You can obviously complain to the agents and their redress scheme, but mistakes happen and I cannot understand anyone sending 40 emails without reply. It is beyond belief.

Thomas Jackson

18:34 PM, 18th January 2017, About 7 years ago

Thanks for getting back to me. A bigger part of the issue is the old member of staff - who the defunct email address belonged to - didn't reply to their emails before (for unrelated issues) and denied seeing them when the tenant brought this up. Presumably this irresponsible behavior was a big part of the reason he's no longer working for the letting agent. The former staff member did eventually respond, which I'd imagine led the tenant to believe that he was just ignoring their emails and would respond eventually.

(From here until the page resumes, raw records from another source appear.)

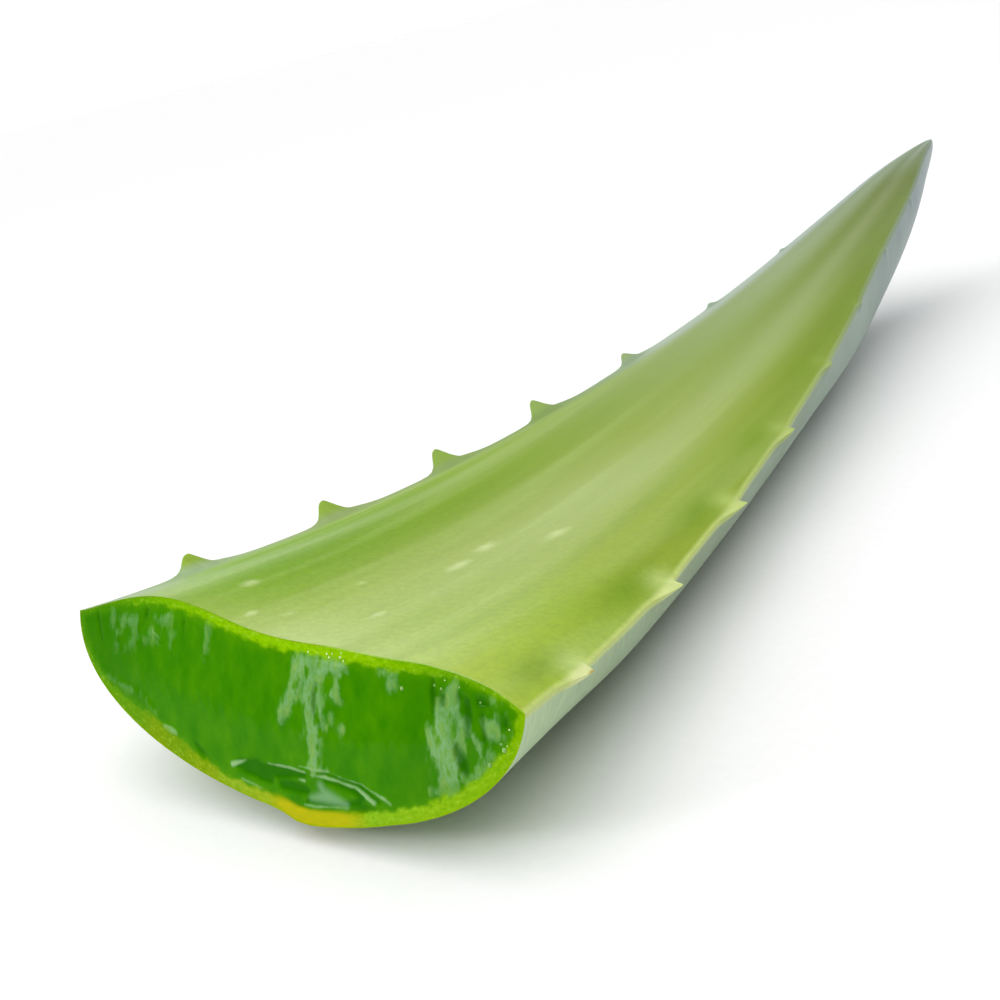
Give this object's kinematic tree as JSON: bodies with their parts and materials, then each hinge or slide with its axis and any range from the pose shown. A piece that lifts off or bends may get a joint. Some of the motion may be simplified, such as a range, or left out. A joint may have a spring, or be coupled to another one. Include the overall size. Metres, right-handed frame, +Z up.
{
  "type": "aloe vera leaf",
  "caption": "Fleshy tapering aloe leaf cut straight across, lying on its rounded underside, with small teeth along both margins.",
  "frame": {"origin": "middle of the bounding box at the height of the surface that the leaf lies on", "axes": "+Z up, +Y from the cut face towards the tip, +X towards the right margin seen from the cut"},
  "size_m": [0.0632, 0.1978, 0.0265],
  "materials": {
    "leaf": "satin"
  },
  "bodies": {
    "root": {"leaf": "leaf"}
  },
  "joints": []
}
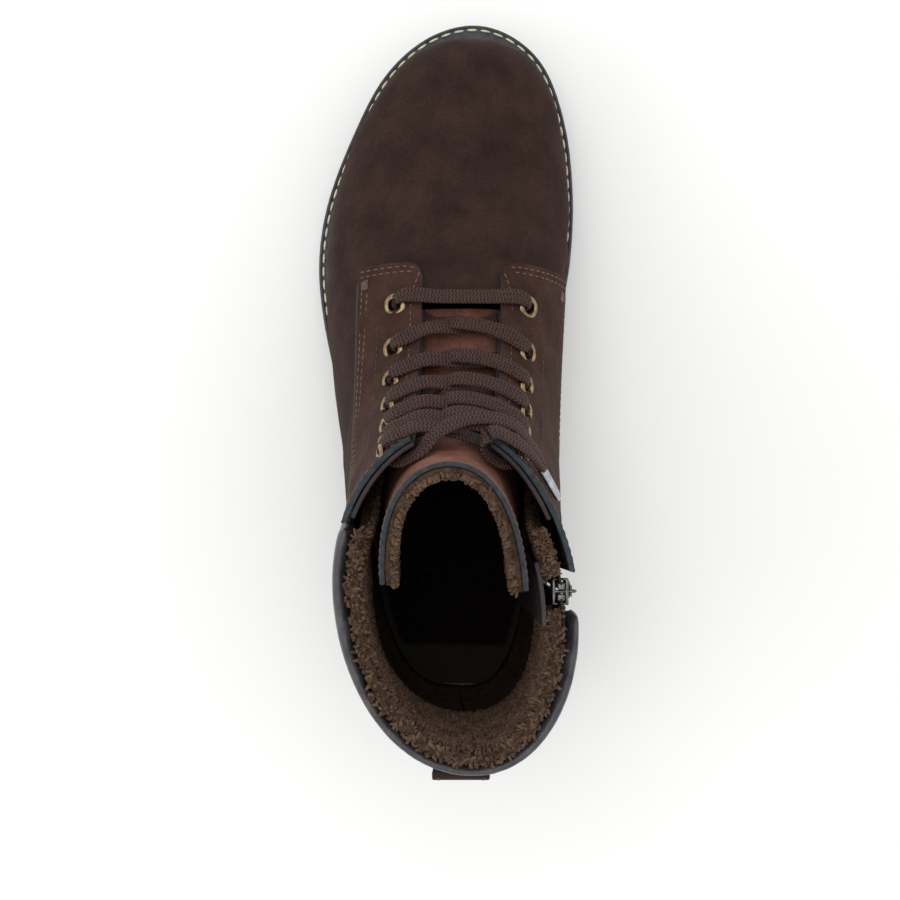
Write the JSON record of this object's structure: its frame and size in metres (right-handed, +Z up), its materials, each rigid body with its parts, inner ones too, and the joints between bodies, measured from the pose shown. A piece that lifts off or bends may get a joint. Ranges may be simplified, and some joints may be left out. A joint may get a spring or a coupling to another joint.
{
  "type": "insulated lace-up boot",
  "caption": "Left-foot insulated ankle boot: lugged sole, buffed leather upper, plush lining, padded collar, laced front with eyelets, and an inner ankle zip that slides.",
  "frame": {"origin": "bottom centre of the whole boot, on the ground", "axes": "+Z up, toe towards -Y, inner side of the foot towards -X"},
  "size_m": [0.1142, 0.3046, 0.1833],
  "materials": {
    "sole_rubber": "moulded matt",
    "midsole_rubber": "moulded matt",
    "welt_rubber": "extruded, stitched",
    "cork": "pressed sheet",
    "spring_steel": "plain",
    "fibre_board": "pressed",
    "plush": "deep pile",
    "stiffener": "thermoformed",
    "nubuck": "buffed nubuck",
    "tongue_nubuck": "buffed nubuck",
    "smooth_leather": "smooth, semi-matt",
    "antique_brass": "antiqued",
    "lace_braid": "flat braid",
    "gunmetal": "dark nickel",
    "zip_tape": "woven"
  },
  "bodies": {
    "boot": {"outsole": "sole_rubber", "heel_block": "sole_rubber", "midsole": "midsole_rubber", "welt": "welt_rubber", "cork_filler": "cork", "shank": "spring_steel", "insole_board": "fibre_board", "footbed": "plush", "vamp_lining": "plush", "outer_front_lining": "plush", "outer_rear_lining": "plush", "inner_front_lining": "plush", "inner_rear_lining": "plush", "tongue_lining": "plush", "toe_puff": "stiffener", "heel_counter": "stiffener", "vamp": "nubuck", "outer_lace_flap": "nubuck", "inner_lace_flap": "nubuck", "outer_rear_quarter": "nubuck", "inner_rear_quarter": "nubuck", "backstay": "nubuck", "tongue": "tongue_nubuck", "padded_collar": "smooth_leather", "heel_pull_loop": "smooth_leather", "outer_lace_facing": "smooth_leather", "inner_lace_facing": "smooth_leather", "zip_guard": "smooth_leather", "outer_eyelet_1": "antique_brass", "inner_eyelet_1": "antique_brass", "outer_eyelet_2": "antique_brass", "inner_eyelet_2": "antique_brass", "outer_eyelet_3": "antique_brass", "inner_eyelet_3": "antique_brass", "outer_eyelet_4": "antique_brass", "inner_eyelet_4": "antique_brass", "outer_eyelet_5": "antique_brass", "inner_eyelet_5": "antique_brass", "outer_eyelet_6": "antique_brass", "inner_eyelet_6": "antique_brass", "outer_eyelet_7": "antique_brass", "inner_eyelet_7": "antique_brass", "lace": "lace_braid", "lace_tip_1": "gunmetal", "lace_tip_2": "gunmetal", "front_zip_teeth": "gunmetal", "rear_zip_teeth": "gunmetal", "front_top_stop": "gunmetal", "rear_top_stop": "gunmetal", "zip_bottom_stop": "gunmetal", "front_zip_tape": "zip_tape", "rear_zip_tape": "zip_tape"},
    "slider": {"zip_slider": "gunmetal"},
    "puller": {"zip_puller": "gunmetal"}
  },
  "joints": [
    {"name": "zip_slide", "type": "slide", "parent": "boot", "child": "slider", "axis": [-0.0038, 0.0564, -0.9984], "range_m": [0, 0.077]},
    {"name": "puller_swing", "type": "hinge", "parent": "slider", "child": "puller", "pos_m": [-0.04327, 0.08339, 0.15331], "axis": [0, 0.9984, 0.0564], "range_deg": [0, 165]}
  ]
}
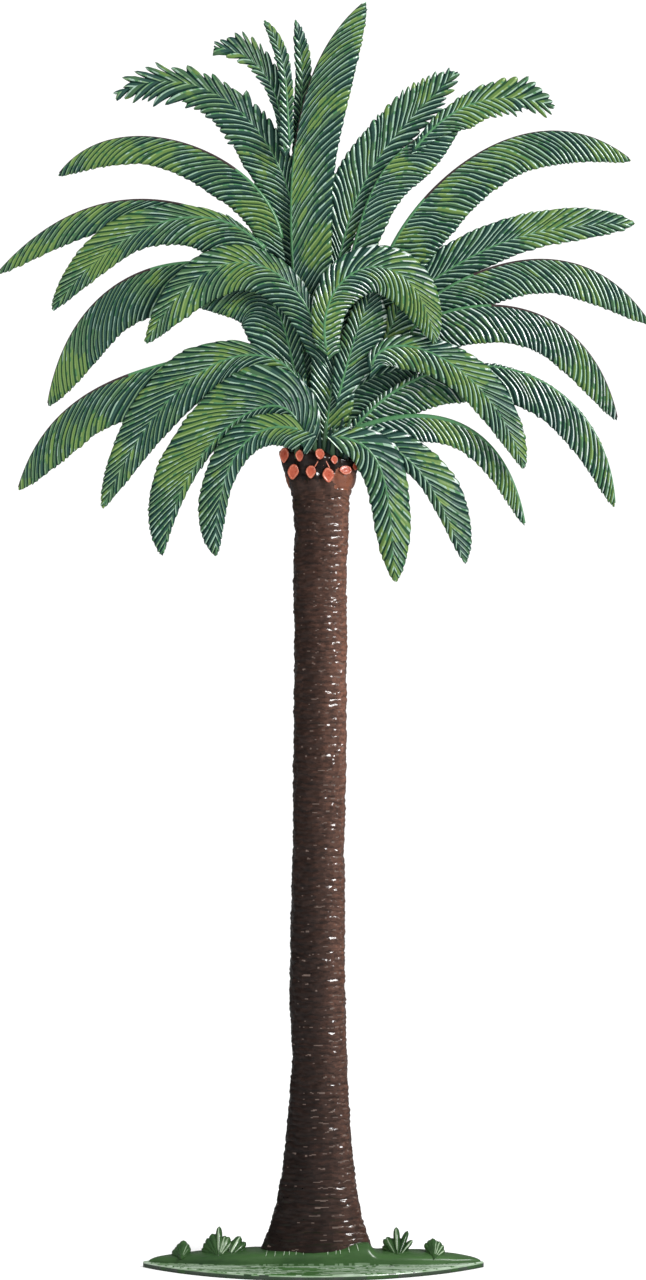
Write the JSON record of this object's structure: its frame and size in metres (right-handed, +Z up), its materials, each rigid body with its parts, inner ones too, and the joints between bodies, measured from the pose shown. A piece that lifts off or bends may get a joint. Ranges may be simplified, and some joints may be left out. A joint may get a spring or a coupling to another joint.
{
  "type": "flat cast metal palm tree figure",
  "caption": "Flat cast metal figure of a date palm with engraved painted fronds, an oval trunk with a collar of cut frond bases, and a thin pointed-oval foot that it stands on",
  "frame": {"origin": "centre of the trunk's foot, on the underside of the foot plate, where it stands", "axes": "+Z up along the trunk, +X to the right of the front face, -Y towards the front"},
  "size_m": [0.0816, 0.02, 0.1584],
  "materials": {
    "frond_green": "gloss paint over an engraved casting, lighter on the raised leaflets",
    "bark_brown": "gloss paint over a ringed casting",
    "stub_orange": "gloss paint, orange-red on the cut ends and dark brown between them",
    "ground_green": "gloss paint"
  },
  "bodies": {
    "root": {"base_plate": "ground_green", "ground_strip": "ground_green", "trunk": "bark_brown", "stub_collar": "stub_orange", "tuft_left_outer": "ground_green", "tuft_left_inner": "ground_green", "tuft_right_inner": "ground_green", "tuft_right_outer": "ground_green", "back_left_upper": "frond_green", "back_right_upper": "frond_green", "crest_curl": "frond_green", "crest_mid": "frond_green", "left_ragged": "frond_green", "right_high_back": "frond_green", "right_two_sided": "frond_green", "right_stub": "frond_green", "left_low_long": "frond_green", "crest_left": "frond_green", "crest_spear": "frond_green", "left_high": "frond_green", "right_ragged": "frond_green", "right_ragged_end": "frond_green", "right_high": "frond_green", "right_long": "frond_green", "left_broad": "frond_green", "right_low_root": "frond_green", "right_low_long": "frond_green", "centre_upright": "frond_green", "left_mid_long": "frond_green", "right_mid_long": "frond_green", "left_inner": "frond_green", "right_arch": "frond_green", "right_inner_small": "frond_green", "left_mid": "frond_green", "right_inner": "frond_green", "left_low": "frond_green", "right_low_outer": "frond_green", "right_front": "frond_green", "left_front": "frond_green", "right_centre": "frond_green", "right_low_inner": "frond_green", "left_low_outer": "frond_green", "left_low_inner": "frond_green"}
  },
  "joints": []
}
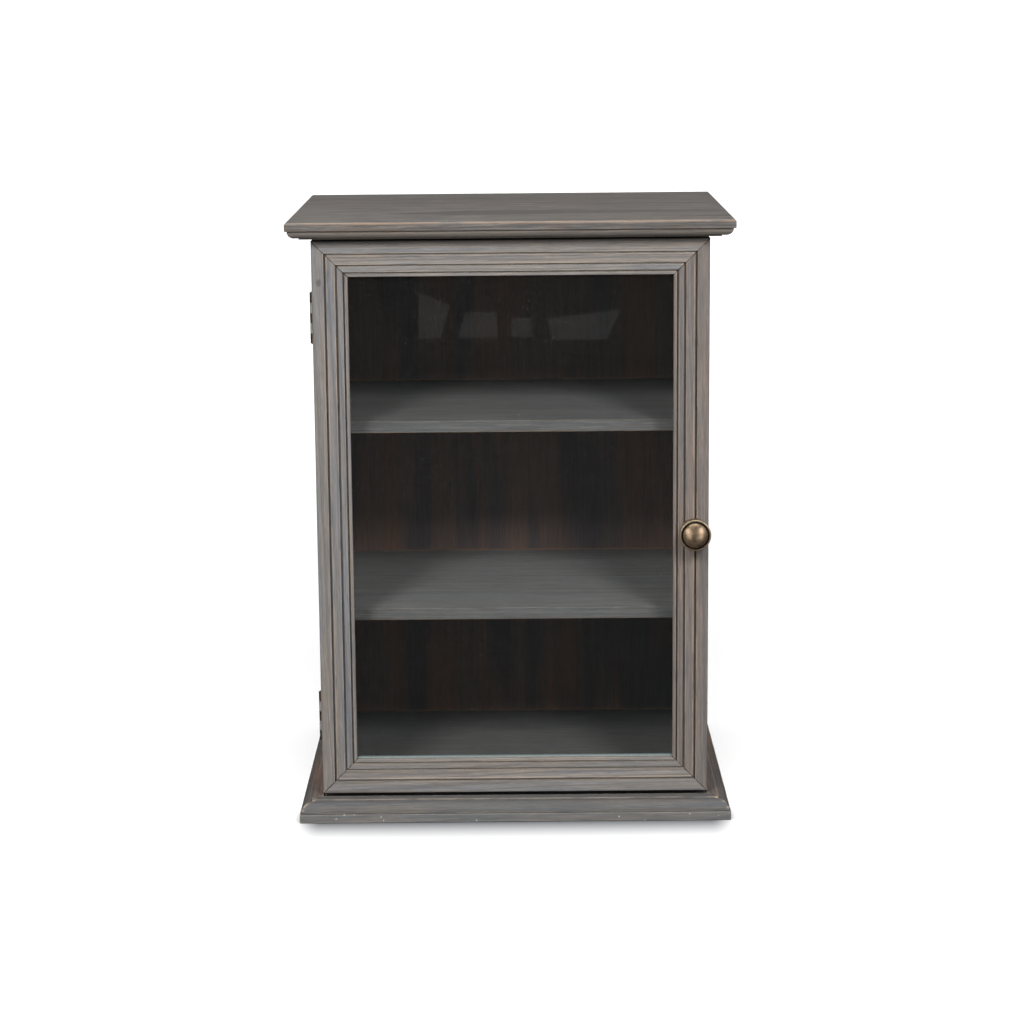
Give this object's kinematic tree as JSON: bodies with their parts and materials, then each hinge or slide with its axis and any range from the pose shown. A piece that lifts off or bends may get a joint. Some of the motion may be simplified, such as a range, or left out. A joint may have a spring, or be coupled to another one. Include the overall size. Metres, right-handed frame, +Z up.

I'm very frustrated about this as I would've been happy to oblige in getting the leak fixed - I'm a responsible landlord and I've always been more than happy to oblige with repairs, but the behavior of the letting agent is making it look like I've ignored their requests.

MoodyMolls

9:05 AM, 19th January 2017, About 7 years ago

I had a tenant who had a leak and had the 10th highest bill in the country according to water company.
A single person, who was able to show that all her previous bills were around £200 .
The water company was very good and she did not get charged the bill but an average of her previous 5 years. I think they thought someone has tapped into the supply l.

Dr Rosalind Beck

10:17 AM, 19th January 2017, About 7 years ago

I also have heard that if you get the water company out and they locate the leak that they have discretion to cut the bill. That's the first course of action I would take. If that fails I would then get on to the letting agency to at least pay half, for example, and maybe the tenant and you could cut the other half between you?

Steven Burman

10:47 AM, 19th January 2017, About 7 years ago

Tom,

I agree with Neil, if you send 40 emails without a response it is bloody obvious that something is wrong and you follow it up with a phone call. The tenant could also have enlisted your help a lot sooner. The lettings agent have given you some pretty poor excuses.

It sounds like you need new tenants and a new letting agent!

SB

Bill

11:24 AM, 21st January 2017, About 7 years ago

Did they not think to contact the local water authority?